In my personal system evolution, listening to an extensive jazz collection, I have found that speakers capable of doing 30 Hz in-room are (for me) are mandatory to really enjoy the bass line.
I use a 31 band RTA plus my old ears to measure in-room response and adjust speaker positioning.
The worst case scenario (again, IMS) is a speaker that resonates near the acoustic bass lowest note. I assume that a speaker that is tuned at 55 Hz will go out of control below 40 Hz, as most bass-reflex tuned speakers do.
Sealed or infinite baffle speakers behave differently but are quite rare these days.
BTW Keith Jarrett seems to use frequently the lowest notes on the piano (as part of block chords). Listen to his masterpiece Live at Carnegie Hall for some punchy piano bass lines. Aaron Sparks and Brad Mehldau also come to my mind, not to mention Mr. Piano Bass, Cyrus Chestnut.
Enjoy the music
Casouza - I agree, some musicians use lowest notes frequently but speaker limited to 40Hz will still play them, only softer (compromise). There are closed speakers with fairly good bass performance and definition.
My non-audiophile friends believe that extension is the most important quality of the speaker. I explain that I get extension from my room amplifying 30Hz and the speaker's port tuned to 30Hz is a not good thing giving me unnecessary energy at 30Hz and +6dB hump lasting thru multiple frequencies 60Hz and 90Hz.
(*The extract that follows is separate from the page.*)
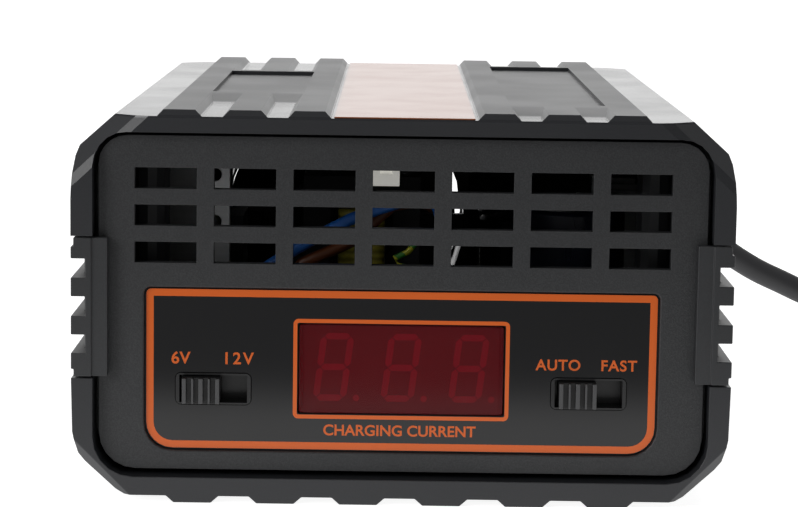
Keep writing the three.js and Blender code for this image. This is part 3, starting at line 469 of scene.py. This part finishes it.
def glowing_floor(name, stage):
    """A pale floor that gives off light around and behind the charger."""
    finish = Finish(name, FLOOR_SHADE, 0.8, **{"Emission Strength": 1.0})
    depth = finish.along("Y", finish.place())
    front = CAD_BOX[0].y
    lit = depth.spread(front - FADE_END, front - FADE_START)
    glow = [stage.floor_glow] * 3
    finish.set("Emission Color", finish.mix(lit, (0, 0, 0), glow))
    finish.shades(finish.noise(6), 0.01)
    return finish.material


def knob_front():
    """How far forward the switch knobs reach."""
    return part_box("voltage_switch_knob")[0].y


# Each finish by its slot in the record or by the detail that it is for.
FINISHES = {
    "shell": lambda of: shell_plastic("shell_plastic", of.shell),
    "grip": lambda of: moulded_plastic("grip_plastic", of.grip, 0.44),
    "panel": lambda of: moulded_plastic("panel_plastic", of.panel, 0.52, 3300, 0.05 * MM, 0.008),
    "film": lambda of: glossy_film("control_film", of.film),
    "print": lambda of: glossy_film("orange_print", of.print, 0.3),
    "label": lambda of: glossy_film("label_film", of.label, 0.2),
    "window": lambda of: red_filter("display_filter", of.window),
    "digits": lambda of: glossy_film("digit_segments", of.digits, 0.35),
    "digit_face": lambda of: moulded_plastic("digit_face", srgb("6a141e"), 0.5),
    "black_plastic": lambda of: moulded_plastic("black_plastic", srgb("1a1a1b"), 0.34),
    "knob": lambda of: slider_plastic("knob_plastic", srgb("0c0c0d"), knob_front()),
    "white_plastic": lambda of: white_plastic_with_painted_glow("white_plastic", srgb("eceae2")),
    "circuit_board": lambda of: circuit_board("solder_mask"),
    "ferrite": lambda of: sintered_ferrite("ferrite"),
    "yellow_tape": lambda of: wound_tape("yellow_tape"),
    "aluminium": lambda of: brushed_metal("brushed_aluminium", srgb("e2e3e4"), 0.5),
    "steel": lambda of: brushed_metal("zinc_steel", srgb("8f9093"), 0.36, (1, 1, 1), 1500),
    "nickel": lambda of: brushed_metal("nickel_plate", srgb("cfcbc0"), 0.24, (1, 0.08, 1), 1200),
    "copper": lambda of: copper_winding("copper_winding"),
    "sleeve": lambda of: can_sleeve("can_sleeve"),
    "fuse_glass": lambda of: clear_glass("fuse_glass"),
    "blue_wire": lambda of: soft_insulation("blue_insulation", srgb("2464b8")),
    "brown_wire": lambda of: soft_insulation("brown_insulation", srgb("6b3a1e")),
    "earth_wire": lambda of: soft_insulation("earth_insulation", srgb("c6c52c"), srgb("3c8a34")),
    "cable": lambda of: rubber_sheath("lead_sheath", of.lead),
    "tie": lambda of: woven_strap("tie_strap"),
}
made_finishes = {}


def finish(name):
    """The material of a name, made when it is first asked for."""
    if name not in made_finishes:
        made_finishes[name] = FINISHES[name](bpy.context.scene.charger_colours)
    return made_finishes[name]


# ------------------------------------------------------------------ mesh work

MERGE_DISTANCE = 0.002 * MM
FLAT_ANGLE = math.radians(0.6)
# A fold is kept crisp when it turns this much, is this short and lies between faces this big.
FOLD_ANGLES = (math.radians(2), math.radians(9))
FOLD_LENGTH = 30 * MM
FOLD_AREA = 4 * MM * MM
CORNER_SEGMENTS = 6
# The rounding of thin sheets and wires, and that of the knobs' ridges and the screws.
THIN_EDGE = 0.05 * MM
CRISP_EDGE = 0.12 * MM


def mark_shallow_creases(mesh):
    """Keeps the short, shallow folds between flat faces crisp."""
    bm = bmesh.new()
    bm.from_mesh(mesh)
    shallow, steep = FOLD_ANGLES
    for edge in bm.edges:
        if len(edge.link_faces) == 2 and shallow < edge.calc_face_angle(0) < steep:
            smaller = min(face.calc_area() for face in edge.link_faces)
            if smaller > FOLD_AREA and edge.calc_length() < FOLD_LENGTH:
                edge.smooth = False
    bm.to_mesh(mesh)
    bm.free()


def finished(name, bm, material, body="case", replaces=(), smooth=35):
    """A bmesh as a named piece that rides on a body and stands for CAD nodes."""
    mesh = bpy.data.meshes.new(name)
    bm.to_mesh(mesh)
    bm.free()
    piece = bpy.data.objects.new(name, mesh)
    bpy.context.collection.objects.link(piece)
    mesh.materials.append(finish(material))
    if smooth:
        mesh.shade_smooth()
        mesh.set_sharp_from_angle(angle=math.radians(smooth))
        mark_shallow_creases(mesh)
        evened = piece.modifiers.new("flat_faces", "WEIGHTED_NORMAL")
        evened.keep_sharp = True
    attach(piece, body)
    if replaces:
        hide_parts(*replaces)
    return piece


def merged_copy(node):
    """A CAD node's solid with its shared points merged and its flat areas made whole faces."""
    bm = bmesh.new()
    bm.from_mesh(frame["nodes"][node].data)
    bmesh.ops.remove_doubles(bm, verts=bm.verts, dist=MERGE_DISTANCE)
    bmesh.ops.dissolve_limit(
        bm, angle_limit=FLAT_ANGLE, verts=bm.verts, edges=bm.edges, delimit={"NORMAL"}
    )
    return bm


def soften(bm, width, segments=2, sharper_than=28, only=None):
    """Rounds every edge where the surface turns by more than an angle in degrees."""
    turning = [
        edge
        for edge in bm.edges
        if len(edge.link_faces) == 2 and edge.calc_face_angle(0) > math.radians(sharper_than)
    ]
    edges = [edge for edge in turning if only is None or only(edge)]
    bmesh.ops.bevel(
        bm,
        geom=edges,
        offset=width,
        offset_type="OFFSET",
        segments=segments,
        profile=0.5,
        affect="EDGES",
        clamp_overlap=True,
        material=-1,
    )


def slot_of(node):
    """The record's material slot of a CAD node."""
    for row in frame["record"]["subparts"]:
        if row["node"] == node:
            return row["material_slot"]
    raise ValueError(f"no subpart row names {node}")


def refined(node, width, material=None, body="case", segments=2, sharper_than=28, smooth=35):
    """A CAD node with its edges rounded, in place of the plain solid."""
    bm = merged_copy(node)
    soften(bm, width, segments, sharper_than)
    slot = slot_of(node)
    return finished(f"{node}_finish", bm, material or slot, body, [node], smooth)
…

Since one of the bass speakers covers the midrange (2.5 way) it makes midrange a little muddy. I also suspect that port affects proper summing of harmonics (group delays) and the tone of instruments. Not only Tone but also other qualities of acoustic bass - Presence, Projection, Sustain, Separation - much more complex than just extension.
I don't have anything against good bass extension but not at any cost. It make me think when I see review of ten times more expensive speaker than mine of the same physical size that has worst extension. I would probably settle in future for less extension and better coherence and imaging.
As for music taste - I listen to pretty much the same: Jazz, Classical (including Indian), World and also some modern/contemporary. I don't have anything against popular music as well.